Na verdade, o mesmo havia sido erigido espontaneamente pelos técnicos da construção da ponte (as fundações haviam começado nos princípios de Junho) e com as diferentes peças a ela destinadas.

Assim, erguia-se sobre as colunas de ferro, que iriam constituir os sustentáculos daquela obra, sendo enfeitado, à maneira de grinaldas, com grossas correntes e troféus armados com os vários aparelhos e ferramentas, vistosamente enfeitado por galhardetes tricolores e nacionais, bem como coroas de buxo e flores. O arco era encimado pelas bandeiras nacional e francesa, que desfraldavam ao vento.
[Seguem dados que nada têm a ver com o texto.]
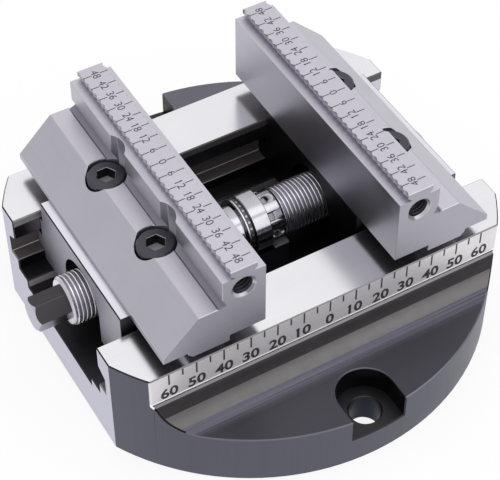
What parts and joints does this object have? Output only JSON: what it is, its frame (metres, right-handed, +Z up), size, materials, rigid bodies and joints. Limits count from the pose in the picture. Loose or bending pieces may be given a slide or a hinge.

O jantar, no palácio Bívar, com toda a comitiva, começou às 20h30, abrilhantado pela banda de Portimão. Cá fora, vários edifícios encontravam-se iluminados, desde logo a Câmara Municipal e o aquartelamento militar, com balões de cores, produzindo magnífico efeito, depois as casas do governador da praça, secção de Obras Públicas, Compromisso Marítimo, Alfândega, Estação Telegráfica, hospedaria e o arco do cais, com balões tricolores.

As ruas mantiveram-se repletas de populares, não só portimonenses como também das povoações vizinhas, que ali acorreram para presenciarem tão desusados festejos, naquela noite de São Pedro.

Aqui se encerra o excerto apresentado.